A comment like this one makes crystal clear two things: 1) as I suspected you completely fail to understand the science behind the arguments you are making in defense of your views; and 2) you don't really care about the science side of things. Since science is integral to the process of creating paleoart, I simply can not discuss anything paleoart related with someone who refuses to acknowledge the difference behind absorbing and releasing heat. Nor I can take criticism from such person. I will be welcoming a discussion with you if you manage to cite your sources and put together a coherent argument without just repeating what others have said before.

and you just destroyed your own art.

No. Not at all. What I did was merely stating some widely known science fact and explaining to you what the actual argument against feathers in large bodied coelurosaurians is all about. My comment was meant to correct your completely inaccurate statement on why large bodied animals can't have dense feather covering (your claim was that large body absorbs more hear). If you did carefully read the rest of my comment, you would had probably seen that I said while this is the basic argument, there are other factors at play and things are much more complex. For one, the body plan of dinosaurs is different than that of large mammals, a difference which probably was of importance for how internal heat was emited from the different parts of the body. Another difference between the dinosaurs and mammals is the existence of avian-style pulmonary system with air-sacks in the former, something which surely has effect on how the animal cooled down. Then there are behavioral mechanism which the animal may have used to lower its temperature. The problem is that none of this additional factors have been thoroughly tested by paleontologists, but this does not mean that I, or any other paleoartist, should ignore them and their implications when reconstructing extinct animals, like Tyrannosaurus rex.

t-rex was larger than an elephant lived on an Era when it was so hot that the South Pole was a forest.

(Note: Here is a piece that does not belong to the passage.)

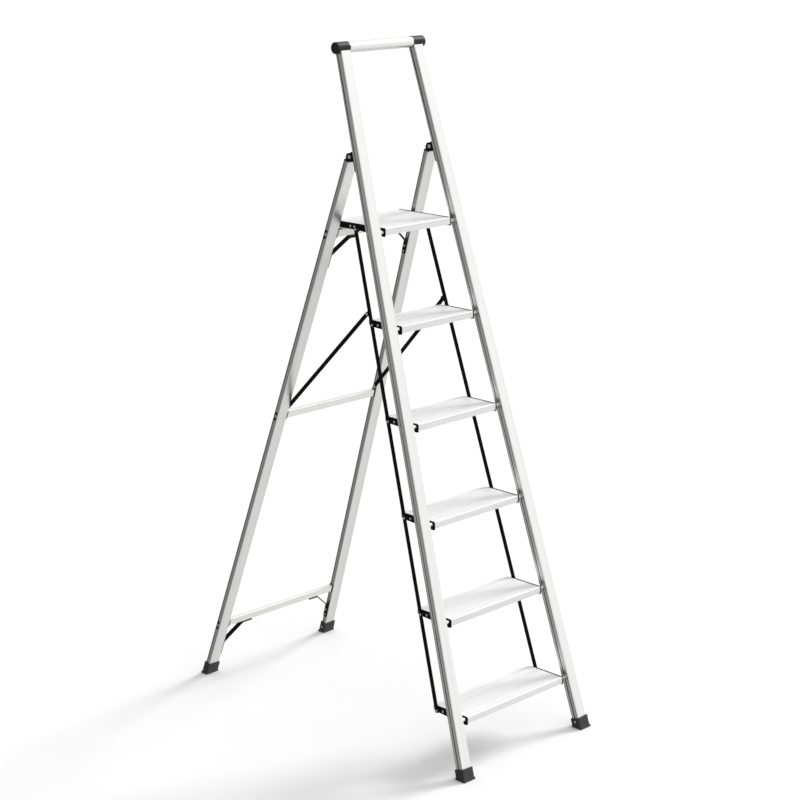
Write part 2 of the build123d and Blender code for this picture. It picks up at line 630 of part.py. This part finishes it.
def brace_top_rivet():
    """Head on the outer face of the brace; it stops short of the link bar behind it."""
    face = brace_x(True) + BAR_THICKNESS / 2 + LEAN_OFF
    shank = shaft(face - BAR_THICKNESS, face, BRACE_TOP, BRACE_TOP_SHANK)
    return shank + button(face, BRACE_TOP, *BRACE_TOP_HEAD)


# ---------------------------------------------------------------- treads and platform
SCREW_DROP, PLATFORM_SCREW_DROP = 9.6, 8.1
SCREW_RADIUS, SCREW_HEAD_RADIUS = 2.0, 3.5
SCREW_SUNK, SCREW_PROUD = 1.1, 0.9      # parts of a screw's head in the bracket and outside it
SCREW_LENGTH = 20.0
SCREW_BOSS = 3.8             # radius of a screw port in a tread
FRONT_SCREW = (19.0, -SCREW_DROP)       # behind the tread's nose, and up from its top
TREAD_WALL, LIP_WALL = 2.0, 1.8
NOSE_LIP, REAR_LIP = 7.0, 6.0
REAR_RISE = 3.5              # the tread's back edge is this much shorter than its nose
RIB_PLACES = (0.36, 0.64)    # stiffening ribs under a tread, as shares of its depth
STIFFENER_HEIGHT, STIFFENER_FOOT = 10.0, 7.0
EDGE_RADIUS = 1.9
BRACKET_RISE, BRACKET_FRONT = 1.2, 1.5  # bracket above the tread's top and before its nose
BRACKET_HEIGHT, PLATFORM_BRACKET_REAR = 22.5, 16.5
BRACKET_PAST_PIN, BRACKET_BELOW_PIN = 7.5, 6.5


def tread_screw_points(index):
    """Bracket screws of a tread: (behind the nose, up from its top)."""
    link_back = link_pin(index).Y - front_y(tread_top(index)) - TREAD_NOSE
    if index < TREAD_COUNT:
        return [FRONT_SCREW, (link_back - 15.0, -SCREW_DROP)]
    rear = [(link_back + back, -PLATFORM_SCREW_DROP) for back in (12.0, 27.0)]
    return [FRONT_SCREW, *rear]


def tread_profile(depth, screws):
    """Section of a tread: origin at the top of its nose, x towards the back, y up."""
    rear_height = TREAD_HEIGHT - REAR_RISE
    low, rear_low = LIP_WALL - TREAD_HEIGHT, LIP_WALL - rear_height
    section = block(0, depth, -TREAD_PLATE, 0)
    section += block(0, TREAD_WALL, -TREAD_HEIGHT, 0) + block(0, NOSE_LIP, -TREAD_HEIGHT, low)
    section += block(depth - TREAD_WALL, depth, -rear_height, 0)
    section += block(depth - REAR_LIP, depth, -rear_height, rear_low)
    for share in RIB_PLACES:
        half, foot_half, at = LIP_WALL / 2, STIFFENER_FOOT / 2, depth * share
        section += block(at - half, at + half, -STIFFENER_HEIGHT, 0)
        section += block(at - foot_half, at + foot_half, -STIFFENER_HEIGHT, LIP_WALL - STIFFENER_HEIGHT)
    for back, up in screws:
        section += block(back - TREAD_WALL / 2, back + TREAD_WALL / 2, up, 0)
        section += Pos(back, up) * Circle(SCREW_BOSS)
    corners = section.vertices().group_by(Axis.Y)[-1].sort_by(Axis.X)
    section = fillet([corners[0], corners[-1]], EDGE_RADIUS)
    for back, up in screws:
        section -= Pos(back, up) * Circle(SCREW_RADIUS + 2 * HOLE_FIT)
    for i in range(int((depth - 2 * FIRST_RIB) / RIB_PITCH) + 1):
        section -= Pos(FIRST_RIB + i * RIB_PITCH, 0) * Rectangle(RIB_GROOVE, 2 * RIB_GROOVE_DEPTH)
    return section


def block(x_start, x_end, low, high):
    """Rectangle from its edges."""
    return Pos((x_start + x_end) / 2, (low + high) / 2) * Rectangle(x_end - x_start, high - low)


def tread(index):
    depth = PLATFORM_DEPTH if index == TREAD_COUNT else TREAD_DEPTH
    half = tread_half(index)
    section = tread_profile(depth, tread_screw_points(index))
    nose = Vector(0, front_y(tread_top(index), TREAD_NOSE), tread_top(index))
    return side_plate(Pos(*side_point(nose)) * section, -half, 2 * half)


def tread_bracket(index):
    """Black steel plate on the right end of a tread, from its nose to past the link pin."""
    pivot, pin = tread_pivot(index), link_pin(index)
    top = tread_top(index) + BRACKET_RISE
    low_front = top - BRACKET_HEIGHT
    front = front_y(tread_top(index), TREAD_NOSE - BRACKET_FRONT)
    back, low_back = pin.Y + BRACKET_PAST_PIN, pin.Z - BRACKET_BELOW_PIN
    if index == TREAD_COUNT:
        back = front_y(tread_top(index), TREAD_NOSE) + PLATFORM_DEPTH + 1.0
        low_back = top - PLATFORM_BRACKET_REAR
    corners = Polyline((front, top), (back, top), (back, low_back), (pin.Y - 4, low_back),
                       (pin.Y - 40, low_front + 3), (pivot.Y, low_front), (front, low_front), close=True)
    outline = make_face(corners)
    outline = fillet(outline.vertices().sort_by(Axis.X)[:2], 4.0)
    outline = fillet(outline.vertices().sort_by(Axis.X)[-2:], 5.0)
    outline += Pos(*side_point(pin)) * Circle(BRACKET_PAST_PIN - 0.5)
    outline -= Pos(*side_point(pivot)) * Circle(PIN_RADIUS + PIN_FIT)
    outline -= Pos(*side_point(pin)) * Circle(LINK_PIN_RADIUS + PIN_FIT)
    outer = bracket_face(index)
    plate = side_plate(outline, tread_half(index) + 0.05, outer - tread_half(index) - 0.05)
    for at in screw_positions(index):
        plate -= shaft(outer - PAST, outer + PAST, at, SCREW_RADIUS + HOLE_FIT)
        plate -= shaft(outer - SCREW_SUNK, outer + PAST, at, SCREW_HEAD_RADIUS + 2 * HOLE_FIT)
    return plate


def screw_positions(index):
    for back, up in tread_screw_points(index):
        yield Vector(0, front_y(tread_top(index), TREAD_NOSE + back), tread_top(index) + up)


def tread_screws(index):
    """Half-sunk screws of the right bracket, low enough for the link bar to clear them."""
    outer = bracket_face(index)
    face = outer - SCREW_SUNK + HOLE_FIT
    for at in screw_positions(index):
        head = button(face, at, SCREW_HEAD_RADIUS, SCREW_SUNK + SCREW_PROUD)
        yield head + shaft(outer - SCREW_LENGTH, face, at, SCREW_RADIUS)


# ---------------------------------------------------------------- write the parts
def main():
    levels = range(TREAD_COUNT + 1)
    save_pair("front_stile", front_stile())
    save("handle_tube", handle_tube())
    save_pair("handle_cap", handle_cap())
    save_pair("front_foot", foot(FRONT_CORNER, FRONT_AXIS, STILE_WIDTH, STILE_DEPTH, FRONT_SLANT))
    save_pair("hinge_bracket", hinge_bracket())
    save("tread_pivot_pins", both_sides(tread_pivot_pin(i) for i in levels))
    save("tread_spacers", both_sides(tread_spacer(i) for i in levels))
    save("front_rivets", both_sides(front_rivets()))
    save("hinge_pins", both_sides([hinge_pin()]))

    save_pair("rear_leg", rear_leg())
    save_pair("rear_leg_cap", rear_leg_cap())
    save_pair("rear_foot", foot(REAR_CORNER, REAR_AXIS, LEG_WIDTH, LEG_DEPTH, REAR_SLANT))
    for name, z in CROSSBAR_HEIGHTS.items():
        save("rear_crossbar_" + name, rear_crossbar(z))
    save("crossbar_plugs", both_sides(crossbar_plug(z) for z in CROSSBAR_HEIGHTS.values()))
    screws = [rivet(f) for z in CROSSBAR_HEIGHTS.values() for f in crossbar_fixings(z)]
    save("crossbar_screws", both_sides(screws))
    for name in KNEES:
        save_pair("knee_brace_" + name, knee_brace(name))
    save("rear_rivets", both_sides(rear_rivets()))
    save("brace_foot_pins", both_sides([brace_foot_pin()]))

    save_pair("link_bar", link_bar())
    save("link_pins", both_sides(link_pin_rivet(i) for i in levels))
    save_pair("brace", brace())
    save("brace_top_rivets", both_sides([brace_top_rivet()]))

    for index, name in enumerate(NAMES):
        save(name, tread(index))
        save_pair(name + "_bracket", tread_bracket(index))
        save(name + "_screws", both_sides(tread_screws(index)))


main()
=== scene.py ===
"""Looks of the step ladder: materials, floor, light and camera.

Everything is in metres in the row frame: +Z up, +X to the climber's right, +Y to the back.
"""
import json
from math import radians

import bpy
import numpy as np
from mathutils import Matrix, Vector

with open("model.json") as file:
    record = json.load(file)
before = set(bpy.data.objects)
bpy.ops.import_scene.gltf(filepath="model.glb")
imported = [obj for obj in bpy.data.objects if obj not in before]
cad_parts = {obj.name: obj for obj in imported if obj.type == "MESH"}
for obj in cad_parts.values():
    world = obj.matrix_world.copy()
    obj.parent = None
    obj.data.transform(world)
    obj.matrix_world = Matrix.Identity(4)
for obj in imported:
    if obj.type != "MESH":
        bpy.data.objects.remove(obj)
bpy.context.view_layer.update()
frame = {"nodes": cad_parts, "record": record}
nodes = frame["nodes"]

MM = 0.001

# The treads and the platform: each is named like the body it belongs to
TREADS = [name for name in frame["record"]["behaviour"]["bodies"] if name in nodes]

# Base colours of the aluminium
TREAD_METAL = (0.93, 0.93, 0.935)
STILE_METAL = (0.84, 0.84, 0.825)
LEG_METAL = (0.73, 0.73, 0.72)
PLAIN_METAL = (0.80, 0.80, 0.785)
STREAK_SHADE = 0.94          # colour of the darker streaks, as a share of the base colour
FRONT_SHADE = 0.20           # how much greyer a tread's front face is than its top: painted shade

# Side grooves: distance behind the front face and width in mm, darkness of the painted shade in them
STILE_GROOVES = ((15.5, 3.4, 1.0), (6.0, 1.4, 0.5))
LEG_GROOVES = ((11.5, 2.6, 0.7), (4.5, 1.2, 0.4))
GROOVE_SHADE = (0.01, 0.01, 0.01, 1)

# Grain: repeats per metre across a member and along it
DIE_LINES, STREAKS, RUBBED = (900, 2.0), (120, 0.8), (160, 30)

DUST_HEIGHT = 12 * MM        # how far up the feet the dust reaches

FLOOR_SIZE, FLOOR_DROP = 400, 0.2 * MM
BRIGHT_SIDE = Vector((0.75, -0.55, 0.35)).normalized()
WORLD_STOPS = ((0.0, 0.28), (0.3, 0.43), (0.62, 0.92), (1.0, 1.08))   # away from it to towards it
KEY_DIRECTION = Vector((-1.46, 0.14, -1.0))
KEY_ENERGY, KEY_ANGLE = 2.1, 19
CAMERA_PLACE = (-3.6418, -3.6579, 2.2167)
CAMERA_TURN = (75.22, 0, -45.184)
SENSOR_WIDTH, LENS, CLIP_END = 36, 90.17, 1000


# ---------------------------------------------------------------- node helpers
class Shading:
    """A material with a Principled shader, and short ways to add nodes to it."""

    def __init__(self, name, metallic):
        self.material = bpy.data.materials.new(name)
        self.material.use_nodes = True
        self.tree = self.material.node_tree
        self.shader = self.tree.nodes["Principled BSDF"]
        self.set("Metallic", metallic)

    def add(self, kind, inputs, **options):
        """New node; inputs maps a socket's name or number to a value or another node's output."""
        node = self.tree.nodes.new("ShaderNode" + kind)
        for option, value in options.items():
            setattr(node, option, value)
        for socket, value in inputs.items():
            self.feed(node.inputs[socket], value)
        return node

    def feed(self, socket, value):
        if isinstance(value, bpy.types.NodeSocket):
            self.tree.links.new(value, socket)
        else:
            socket.default_value = value

    def set(self, socket, value):
        self.feed(self.shader.inputs[socket], value)

    def position(self):
        """The point in the row frame; it stays with the piece when the piece moves."""
        return self.add("TexCoord", {}).outputs["Object"]

    def dot(self, vector, direction):
        return self.add("VectorMath", {0: vector, 1: direction}, operation="DOT_PRODUCT").outputs["Value"]

    def maths(self, operation, *values):
        return self.add("Math", dict(enumerate(values)), operation=operation).outputs[0]

    def mix(self, share, first, second):
        return self.add("Mix", {0: share, 6: first, 7: second}, data_type="RGBA").outputs[2]

    def along_grain(self, along, scales):
        """Coordinates that are fine across a direction and long along it."""
        across_scale, along_scale = scales
        along = Vector(along).normalized()
        side = along.orthogonal().normalized()
        axes = (side * across_scale, along.cross(side) * across_scale, along * along_scale)
        place = self.position()
        parts = [self.dot(place, axis) for axis in axes]
        return self.add("CombineXYZ", dict(enumerate(parts))).outputs[0]

    def noise(self, vector, scale, detail):
        inputs = {"Vector": vector, "Scale": scale, "Detail": detail, "Roughness": 0.6}
        return self.add("TexNoise", inputs).outputs["Fac"]

    def between(self, factor, low, high, start=0.3, end=0.7):
        """Number that runs from low to high as factor runs from start to end."""
        inputs = {"Value": factor, "From Min": start, "From Max": end, "To Min": low, "To Max": high}
        return self.add("MapRange", inputs).outputs[0]

    def colours(self, factor, *stops):
        """Colour ramp from (place, colour) stops."""
        ramp = self.add("ValToRGB", {"Fac": factor})
        fill_ramp(ramp, stops)
        return ramp.outputs[0]

    def relief(self, height, depth):
        """Bump the surface by a depth in mm."""
        self.set("Normal", self.add("Bump", {"Height": height, "Distance": depth * MM}).outputs[0])

    def painted_front_shade(self, base_colour):
        """Paint shade on the faces that look towards the climber: a darker colour standing in for the
        lesser light that falls on them.
        """
        normal = self.add("TexCoord", {}).outputs["Normal"]
        facing = self.dot(normal, (0, -1, 0))
        share = self.between(facing, 0.0, FRONT_SHADE, start=0.3, end=0.9)
        return self.mix(share, base_colour, (0, 0, 0, 1))

    def groove_shade(self, base_colour, behind, front, places):
        """Paint shade into grooves by darkening a colour; places holds (distance behind the front face,
        width, darkness).
        """
        depth = self.dot(self.position(), behind)
        colour = base_colour
        for distance, width, darkness in places:
            inside = self.maths("COMPARE", depth, front + distance * MM, width / 2 * MM)
            colour = self.mix(self.maths("MULTIPLY", inside, darkness), colour, GROOVE_SHADE)
        return colour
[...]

First, again, there is not such thing as t-rex. It is T. rex. If you are going to discuss paleoart with paleoartist or paleontologist at least try to get familiar with basic scientific terms and concepts involved. How to abbreviate species names is one of these concepts. Second, you keep telling how hot was the Earth during the Maastrichtian age of the Late Cretaceous, which is showing me that you know little for the climate during that time. While as a whole Cretaceous global temperatures were higher than modern day ones, there was a cooling trend which started sometime around the beginning of the Maastrichtian age. Also, temperatures were not equal all over the globe - as is the case today local climates could have substantially differed based on locality. Add to that the fact that Tyrannosaurus rex was spread from the north parts of Laramida all the way down to the south, so you have species which different populations inhabited areas with more or less different climate condition. Close to the North Polar circle, where we know dinosaurs were present, temperatures occasionally were below 0 degrees Celsius during the polar winter, which by the way forced animals to spent months living in cold polar night. If you are so interested I can provide you with scientific papers dealing with paleoclimatology so you can see the paleotemperatures for yourself. The idea that the planet was tropical paradise at mid- to high-latitudes during the Maastrichtian times is oversimplified and not correct.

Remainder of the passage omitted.